Jay S. Bullock, Argo Group

Jay S. Bullock

The Virtuous Cycle

Editors’ Note

Jay Bullock joined Argo Group in 2008 from Bear, Stearns & Co. Inc., where he was Senior Managing Director and Head of Insurance Investment Banking Group. While at Bear Stearns, Bullock was an advisor to Argonaut Group, Argo Group’s predecessor company, on a number of transactions. Prior to joining Bear Stearns in 2000, he was a managing director at First Union Securities. Bullock is an honors graduate of Southern Methodist University and received his M.B.A. from the McColl School of Business, Queen’s College, Charlotte, N.C. Bullock also holds the designation of Certified Public Accountant.

How has Argo’s brand been developed?

Over the years, I have seen Argo’s reputation broaden steadily with the improving performance of the company. I think of it as a virtuous cycle in which brand awareness adds credibility to the platform which, as I see in our interactions with investors, analysts, regulators, and rating agencies, creates credibility for the company. Credibility for the company helps reinforce the brand. Because of it, a growing number of constituents now see us not just as an interesting stand-alone company or even a solid investment, but also as a legitimate industry player.

Has that attracted different talent?

Yes, in that it’s all part of the same virtuous cycle. In large part, the credibility of the organization is a reflection of the talent on the team. The credibility they help us build in turn allows us to attract better talent. This is certainly true at the senior levels of leadership. As we’ve added to the bench in the last five years, our management team has become far more visible in the industry as a whole. At any given insurance conference or event, attendees will see the Argo team. Mark Watson is not on his own anymore. And that team presence is a non-marketing reinforcement of the brand. People looking in see a coherent group of known players, all sharing a single vision of where Argo is headed and how we’re going to get there. That’s attractive for people considering a career move. We find that people are more eager to leave large, bureaucratic, challenged platforms to join a smaller, more nimble entity where they can have an impact. They’re thoughtful about the future in this changing environment, and they know they need to evolve and adapt. Argo now strikes them as a place they can do that.

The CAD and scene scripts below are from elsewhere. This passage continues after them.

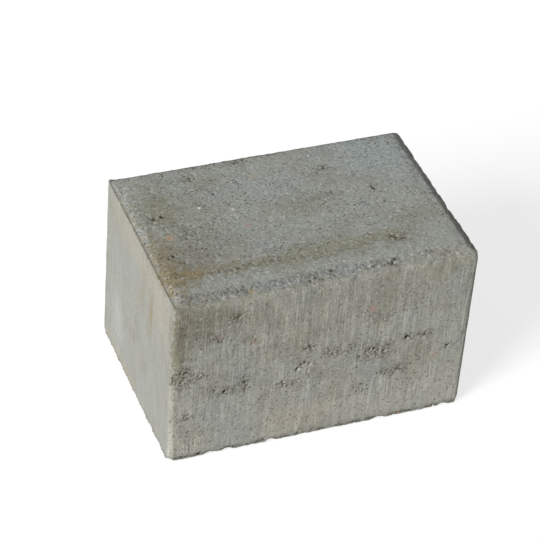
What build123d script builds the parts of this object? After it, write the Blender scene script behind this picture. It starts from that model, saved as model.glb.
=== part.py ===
from build123d import *
import os

# A pressed concrete paving stone, lying on its bed face with the wearing face up.
# Millimetres. The origin is the middle of the bed face, X runs along the long side,
# and the long side seen from the front looks towards -Y.

# The block as it leaves the mould
length = 210.0
width = 140.0
height = 136.5
arris_radius = 4.5  # upright corners, rounded by the mould

# The bevel that the stamp presses round the wearing face
bevel_run = 6.5  # in from the side
bevel_drop = 4.7  # below the wearing face
bevel_corner_radius = 2.0  # plan corners of the wearing face
worn_edge_radius = 4.0  # traffic has softened the edge between face and bevel

# The thin lip squeezed up between the stamp and the mould's wall
lip_width = 1.2
lip_height = 0.5

# The foot edge, rubbed by handling
foot_radius = 0.8

# The corner knocked off the foot, at the front left
corner_chip_radius = 9.0
corner_chip_depth = 4.1

# Shell-shaped flakes off the front foot edge, each at a share of the length
foot_flakes = (0.144, 0.205, 0.349, 0.718, 0.945)
foot_flake_radius = 6.0
foot_flake_depth = 1.6

# Flakes off the rim below the bevel, on the front and on the right side
rim_flakes = (0.127, 0.312, 0.745)
rim_flake_radius = 13.0
rim_flake_depth = 1.2
side_flake_place = 0.365  # share of the width, from the front
side_flake_radius = 4.5
side_flake_depth = 2.0


shoulder = height - bevel_drop
rim = shoulder + lip_height
left, right = -length / 2, length / 2
front = -width / 2


def flake(edge, away, radius, depth):
    """A shell-shaped break, depth into the block from a point on its edge."""
    with Locations(Vector(*edge) + Vector(*away).normalized() * (radius - depth)):
        Sphere(radius, mode=Mode.SUBTRACT)


with BuildPart() as paving_stone:
    # The body, drawn straight up out of the mould
    with BuildSketch() as outline:
        RectangleRounded(length, width, arris_radius)
    extrude(amount=shoulder)

    # The bevelled cap that the stamp forms inside the lip
    with BuildSketch(Plane.XY.offset(shoulder)) as stamp_outline:
        RectangleRounded(length - 2 * lip_width, width - 2 * lip_width, arris_radius - lip_width)
    with BuildSketch(Plane.XY.offset(height)) as wearing_outline:
        RectangleRounded(length - 2 * bevel_run, width - 2 * bevel_run, bevel_corner_radius)
    loft(ruled=True)

    # The edge round the wearing face, worn soft
    wearing_face = faces().sort_by(Axis.Z)[-1]
    fillet(wearing_face.edges(), radius=worn_edge_radius)

    # The lip that stands round the foot of the bevel
    with BuildSketch(Plane.XY.offset(shoulder)) as lip_outline:
        RectangleRounded(length, width, arris_radius)
        RectangleRounded(
            length - 2 * lip_width, width - 2 * lip_width, arris_radius - lip_width, mode=Mode.SUBTRACT
        )
    extrude(amount=lip_height)

    # The foot edge
    bed_face = faces().sort_by(Axis.Z)[0]
    fillet(bed_face.edges(), radius=foot_radius)

    # The damage
    flake((left, front, 0), (-1, -1, -1), corner_chip_radius, corner_chip_depth)
    for share in foot_flakes:
        flake((left + share * length, front, 0), (0, -1, -1), foot_flake_radius, foot_flake_depth)
    for share in rim_flakes:
        flake((left + share * length, front, rim), (0, -1, 1), rim_flake_radius, rim_flake_depth)
    side_flake_y = front + side_flake_place * width
    flake((right, side_flake_y, rim), (1, 0, 1), side_flake_radius, side_flake_depth)

paving_stone.part.label = "paving_stone"

os.makedirs("parts", exist_ok=True)
export_step(paving_stone.part, "parts/paving_stone.step")
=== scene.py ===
import math
import random

import bpy
import numpy as np
from mathutils import Matrix, Vector
from mathutils.bvhtree import BVHTree
from mathutils.kdtree import KDTree
from mathutils.noise import noise as perlin


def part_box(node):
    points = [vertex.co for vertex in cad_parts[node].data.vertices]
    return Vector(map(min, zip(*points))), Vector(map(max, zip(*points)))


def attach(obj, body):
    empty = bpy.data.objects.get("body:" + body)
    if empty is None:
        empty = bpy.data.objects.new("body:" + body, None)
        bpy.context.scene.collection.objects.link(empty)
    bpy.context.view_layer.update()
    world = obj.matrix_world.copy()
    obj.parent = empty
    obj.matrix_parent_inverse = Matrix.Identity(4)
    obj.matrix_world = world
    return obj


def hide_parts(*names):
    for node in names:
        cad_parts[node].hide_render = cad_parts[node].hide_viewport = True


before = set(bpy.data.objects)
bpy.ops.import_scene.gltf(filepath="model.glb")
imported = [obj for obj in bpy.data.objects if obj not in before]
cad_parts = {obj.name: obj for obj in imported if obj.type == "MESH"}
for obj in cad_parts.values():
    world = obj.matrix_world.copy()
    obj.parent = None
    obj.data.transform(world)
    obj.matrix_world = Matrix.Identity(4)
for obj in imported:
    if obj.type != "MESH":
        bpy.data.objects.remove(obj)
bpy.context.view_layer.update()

MM = 0.001


# The stone: one block of vibrated, pressed concrete. Its blank has the rounded arrises,
# the bevel, the lip and the flakes that the frame gives. Here it gets its blowholes,
# the open patches of its skin, its ragged edges and the relief of its sand.
low, high = (Vector(corner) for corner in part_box("paving_stone"))
length, width, height = high - low
bevel_run = 6.5 * MM
bevel_drop = 4.7 * MM
shoulder = height - bevel_drop
left, right, front, back = low.x, high.x, low.y, high.y
voxel = 0.55 * MM
most_triangles = 190_000


def only(piece):
    bpy.ops.object.select_all(action="DESELECT")
    piece.select_set(True)
    bpy.context.view_layer.objects.active = piece


def apply_modifier(piece, kind, **settings):
    only(piece)
    modifier = piece.modifiers.new("shaping", kind)
    for setting, value in settings.items():
        setattr(modifier, setting, value)
    bpy.ops.object.modifier_apply(modifier=modifier.name)


def relief(name, size, depth, group, cut=None, kind="CLOUDS"):
    """Presses the skin in by a noise of a size, at most to a depth; a cut keeps only its pits."""
    texture = bpy.data.textures.new(name, kind)
    texture.noise_scale = size * MM
    if cut:
        texture.use_color_ramp = True
        dark, light = texture.color_ramp.elements
        dark.color, light.color = (0, 0, 0, 1), (1, 1, 1, 1)
        dark.position, light.position = cut - 0.05, cut + 0.03
    apply_modifier(
        stone, "DISPLACE", texture=texture, strength=depth * MM, mid_level=1.0,
        texture_coords="LOCAL", vertex_group=group,
    )


def read_points():
    """Every vertex of the stone as a row of an array."""
    found = np.empty(3 * len(stone.data.vertices), np.float32)
    stone.data.vertices.foreach_get("co", found)
    return found.reshape(-1, 3)


def weigh(name, weights, levels=16):
    """A vertex group that holds a weight for each vertex, in even steps."""
    group = stone.vertex_groups.new(name=name)
    steps = np.round(np.clip(weights, 0, 1) * levels).astype(int)
    for step in range(1, levels + 1):
        group.add(np.nonzero(steps == step)[0].tolist(), step / levels, "REPLACE")


stone = bpy.data.objects.new("weathered_stone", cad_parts["paving_stone"].data.copy())
bpy.context.scene.collection.objects.link(stone)
stone.data.materials.clear()
only(stone)
bpy.ops.object.mode_set(mode="EDIT")
bpy.ops.mesh.select_all(action="SELECT")
bpy.ops.mesh.remove_doubles(threshold=0.001 * MM)
bpy.ops.object.mode_set(mode="OBJECT")
blank = BVHTree.FromObject(stone, bpy.context.evaluated_depsgraph_get())
apply_modifier(stone, "REMESH", mode="VOXEL", voxel_size=voxel)

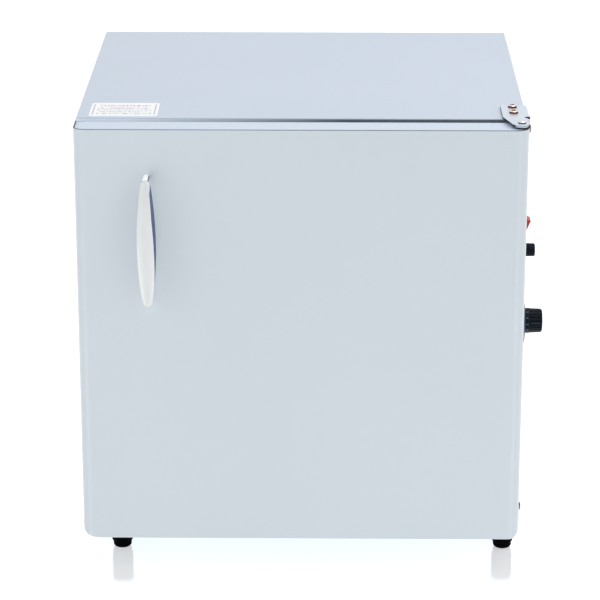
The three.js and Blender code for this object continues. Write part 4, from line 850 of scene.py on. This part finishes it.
# Door
# A wrapped sheet with two rounded front edges and round lower corners. Moulded caps close it
# above and below, each set inside the sheet's edge; a dark bead seals the joint above.
door_paint = finish_of(
    "door_paint", (200, 209, 216), (206, 215, 222), patch=4, grain=900, gloss=(0.3, 0.36),
    relief=0.000008, Metallic=0.1, Coat_Weight=0.25, Coat_Roughness=0.12)
# Its patches are drawn out along the door into faint streaks: painted reflection.
cap_plastic = finish_of(
    "cap_plastic", (217, 231, 249), (225, 238, 254), patch=16, grain=1300, gloss=(0.32, 0.4),
    relief=0.00001, stretch=(0.25, 2, 1))
joint_bead = finish_of(
    "joint_bead", (94, 104, 114), (110, 120, 130), patch=90, grain=1500, gloss=(0.6, 0.75),
    relief=0.00003)
seal_rubber = finish_of(
    "seal_rubber", (86, 91, 96), (98, 103, 108), patch=80, grain=1500, gloss=(0.5, 0.65),
    relief=0.00003)
door_edge = 0.012
door_sheet = 0.001
door_return = 0.01
low_round_up = 0.0085
low_round_across = {-1: 0.018, 1: 0.0095}
joint_height = 0.0006
pocket_half = 0.0063
pocket_ahead = 0.0096
pocket_flange = 0.0015
cutter_reach = 0.004
skin_low, skin_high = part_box("door_skin")


# Plan of the door inside its outline: back corners square, front corners round
def door_plan(inset, back_inset, steps=14):
    x0, x1 = skin_low.x + inset, skin_high.x - inset
    front, back = skin_low.y + inset, skin_high.y - back_inset
    radius = door_edge - inset
    left_edge = arc((x0 + radius, front + radius), (radius, radius), 180, 270, steps)
    right_edge = arc((x1 - radius, front + radius), (radius, radius), 270, 360, steps)
    return [(x0, back), *left_edge, *right_edge, (x1, back)]


# An upright wall between an outer and an inner plan that are open behind
def wall_between(name, outside, inside, low_z, high_z, material):
    loop = outside + inside[::-1]
    count = len(loop)
    points = [(x, y, z) for z in (low_z, high_z) for x, y in loop]
    faces = [[i, (i + 1) % count, count + (i + 1) % count, count + i] for i in range(count)]
    for base in (0, count):
        for i in range(count // 2 - 1):
            faces.append([base + i, base + i + 1, base + count - 2 - i, base + count - 1 - i])
    return piece_of(name, points, faces, material)


# A closed body that stands on a plan
def upright(name, plan, low_z, high_z, material):
    return ringed(name, [[(x, y, z) for x, y in plan] for z in (low_z, high_z)], material)


# The bodies that the door's lower edge is cut by: the hinge tongue's pocket and two round corners
def low_edge_cutters():
    bush_low, bush_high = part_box("hinge_bush_bottom")
    middle = (bush_low + bush_high) / 2
    x0, x1 = middle.x - pocket_half, skin_high.x + cutter_reach
    y0, y1 = middle.y - pocket_ahead, skin_high.y + cutter_reach
    below = skin_low.z - cutter_reach
    made = [upright("pocket_cutter", [(x0, y0), (x1, y0), (x1, y1), (x0, y1)],
                    below, bush_low.z + pocket_flange, door_paint)]
    for side, edge_x in ((-1, skin_low.x), (1, skin_high.x)):
        across = low_round_across[side]
        top = skin_low.z + low_round_up
        beside = edge_x + side * cutter_reach
        outline = [(beside, below), (beside, top)]
        outline += arc((edge_x - side * across, top), (side * across, -low_round_up), 0, 90, 12)
        outline.append((edge_x - side * across, below))
        made.append(ringed("corner_cutter", [
            [(x, y, z) for x, z in outline]
            for y in (skin_low.y - cutter_reach, skin_high.y + cutter_reach)], door_paint))
    return made


# Cuts a piece by such bodies, before its edges are broken, and keeps the result as its plain mesh
def cut_by(piece, cutters):
    finishing = list(piece.modifiers)
    for modifier in finishing:
        modifier.show_viewport = False
    cuts = [piece.modifiers.new("cut", "BOOLEAN") for cutter in cutters]
    for cut, cutter in zip(cuts, cutters):
        cut.operation = "DIFFERENCE"
        cut.solver = "MANIFOLD"
        cut.object = cutter
    result = made_mesh(piece)
    for cut in cuts:
        piece.modifiers.remove(cut)
    for modifier in finishing:
        modifier.show_viewport = True
    material = piece.data.materials[0]
    result.materials.clear()
    result.materials.append(material)
    result.polygons.foreach_set("material_index", [0] * len(result.polygons))
    result.polygons.foreach_set("use_smooth", [True] * len(result.polygons))
    result.set_sharp_from_angle(angle=math.radians(35))
    piece.data = result
    for cutter in cutters:
        bpy.data.objects.remove(cutter)


# A plan with the sheet's two returns added behind
def returned(plan, back):
    return [(skin_low.x + door_return, back), *plan, (skin_high.x - door_return, back)]


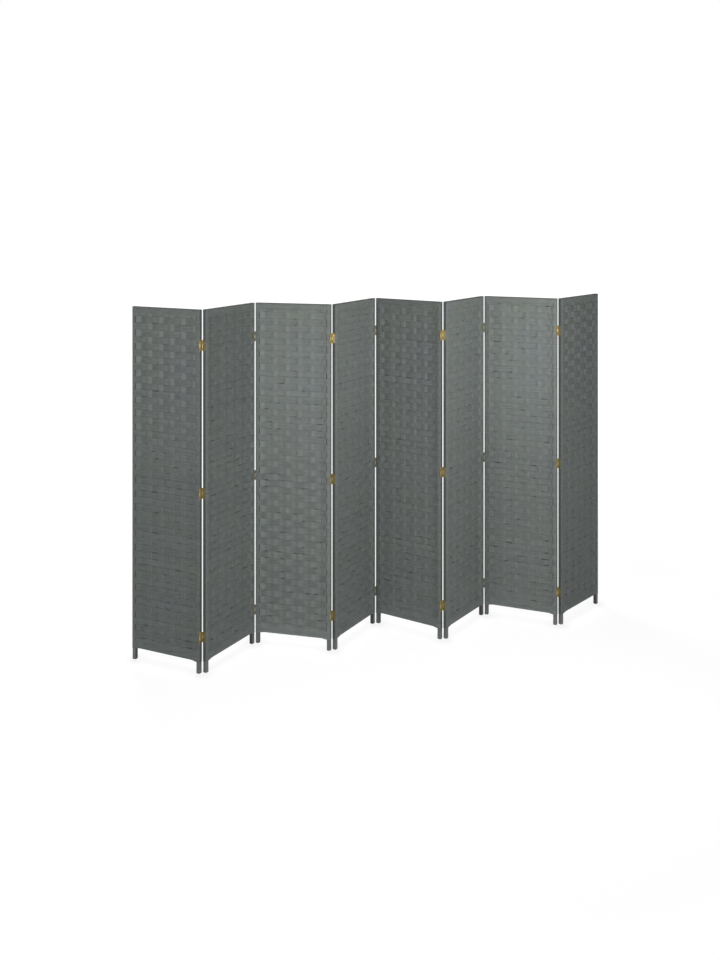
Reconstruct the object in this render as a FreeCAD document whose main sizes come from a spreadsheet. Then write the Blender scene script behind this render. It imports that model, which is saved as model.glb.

How has your own work changed?

My work has changed considerably in the past two or three years, and that too is related to the quality of the talent we’ve attracted. When our overall management team was less experienced, a small handful of us were responsible for everything. As such, any outcome that was less than stellar was a direct result of something we had done or had failed to do well enough. Frankly, we were spread too thin. While we all still feel ownership for all elements of the business, each of us is now fundamentally responsible for executing most effectively on those things under our direct responsibility. In the past three years, thanks to the support of a strong team, I’ve been able to stay focused on things directly related to the consistent improvement of our financial results. I feel empowered to be a fully engaged CFO right now. Credit for that goes to the management team Mark has assembled. As an executive, I have a lot more confidence now that the things we decide to do as a company will be taken away and executed on.